• [Task instructions] Where a line holds the word "this", copy that line.

• [Material]
-------
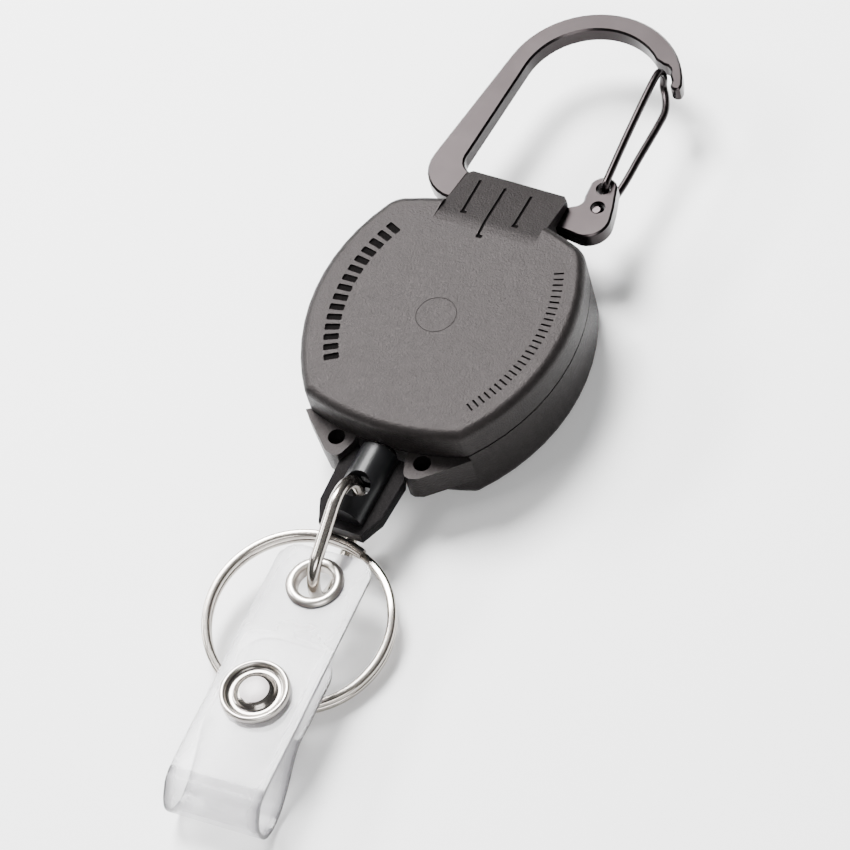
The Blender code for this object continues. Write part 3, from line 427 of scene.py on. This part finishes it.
-------
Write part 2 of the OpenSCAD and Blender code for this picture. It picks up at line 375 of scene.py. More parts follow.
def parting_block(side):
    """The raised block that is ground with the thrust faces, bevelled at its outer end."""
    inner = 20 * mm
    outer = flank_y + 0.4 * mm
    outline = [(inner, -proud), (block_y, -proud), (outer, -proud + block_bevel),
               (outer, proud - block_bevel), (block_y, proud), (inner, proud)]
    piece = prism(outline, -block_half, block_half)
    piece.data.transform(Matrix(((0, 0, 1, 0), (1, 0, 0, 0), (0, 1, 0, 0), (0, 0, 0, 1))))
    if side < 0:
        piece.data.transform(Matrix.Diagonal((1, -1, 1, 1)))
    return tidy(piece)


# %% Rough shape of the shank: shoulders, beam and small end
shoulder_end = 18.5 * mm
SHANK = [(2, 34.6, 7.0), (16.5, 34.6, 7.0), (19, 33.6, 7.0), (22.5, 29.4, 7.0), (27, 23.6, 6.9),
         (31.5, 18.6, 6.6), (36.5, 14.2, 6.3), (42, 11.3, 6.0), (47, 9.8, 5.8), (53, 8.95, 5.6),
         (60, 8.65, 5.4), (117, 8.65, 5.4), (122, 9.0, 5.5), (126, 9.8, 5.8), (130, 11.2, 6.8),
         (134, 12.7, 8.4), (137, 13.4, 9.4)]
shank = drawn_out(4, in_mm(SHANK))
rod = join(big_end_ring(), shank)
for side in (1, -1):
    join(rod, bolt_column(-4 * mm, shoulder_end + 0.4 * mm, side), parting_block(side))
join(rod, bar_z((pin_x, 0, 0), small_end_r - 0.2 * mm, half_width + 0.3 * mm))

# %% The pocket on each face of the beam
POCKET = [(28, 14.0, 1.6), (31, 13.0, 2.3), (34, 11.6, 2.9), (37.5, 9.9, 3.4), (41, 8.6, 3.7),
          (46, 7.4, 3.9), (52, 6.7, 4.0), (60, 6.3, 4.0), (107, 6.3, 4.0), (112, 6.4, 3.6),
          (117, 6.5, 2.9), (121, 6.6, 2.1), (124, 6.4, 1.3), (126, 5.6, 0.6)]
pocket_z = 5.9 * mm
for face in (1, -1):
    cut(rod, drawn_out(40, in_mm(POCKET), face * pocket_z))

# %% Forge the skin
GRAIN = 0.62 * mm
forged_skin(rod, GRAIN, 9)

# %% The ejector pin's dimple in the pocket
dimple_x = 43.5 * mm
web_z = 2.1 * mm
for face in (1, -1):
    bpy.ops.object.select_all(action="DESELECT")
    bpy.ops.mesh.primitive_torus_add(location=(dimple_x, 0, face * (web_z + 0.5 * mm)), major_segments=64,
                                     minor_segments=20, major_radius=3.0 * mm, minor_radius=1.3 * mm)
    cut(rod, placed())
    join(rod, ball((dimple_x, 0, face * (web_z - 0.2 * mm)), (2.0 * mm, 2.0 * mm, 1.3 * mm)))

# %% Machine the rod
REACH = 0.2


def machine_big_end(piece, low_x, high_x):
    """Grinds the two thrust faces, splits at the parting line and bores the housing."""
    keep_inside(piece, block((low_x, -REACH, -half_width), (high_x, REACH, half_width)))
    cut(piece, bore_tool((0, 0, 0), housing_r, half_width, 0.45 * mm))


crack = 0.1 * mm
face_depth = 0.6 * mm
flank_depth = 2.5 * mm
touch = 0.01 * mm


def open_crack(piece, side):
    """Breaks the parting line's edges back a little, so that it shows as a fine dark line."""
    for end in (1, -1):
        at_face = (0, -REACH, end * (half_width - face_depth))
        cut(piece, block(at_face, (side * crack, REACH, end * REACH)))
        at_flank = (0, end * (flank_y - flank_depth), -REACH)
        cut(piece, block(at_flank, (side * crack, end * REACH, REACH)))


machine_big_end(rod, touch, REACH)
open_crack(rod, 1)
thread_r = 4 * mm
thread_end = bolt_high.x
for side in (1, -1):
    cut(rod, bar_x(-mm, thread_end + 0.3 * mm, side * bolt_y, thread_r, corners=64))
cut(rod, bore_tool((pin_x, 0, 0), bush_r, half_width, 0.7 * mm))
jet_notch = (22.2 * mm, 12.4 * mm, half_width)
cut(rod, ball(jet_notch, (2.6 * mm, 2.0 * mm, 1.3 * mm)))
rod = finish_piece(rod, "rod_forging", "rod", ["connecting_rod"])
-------
• [The response]
The Blender code for this object continues. Write part 3, from line 427 of scene.py on. This part finishes it.
Write part 2 of the OpenSCAD and Blender code for this picture. It picks up at line 375 of scene.py. More parts follow.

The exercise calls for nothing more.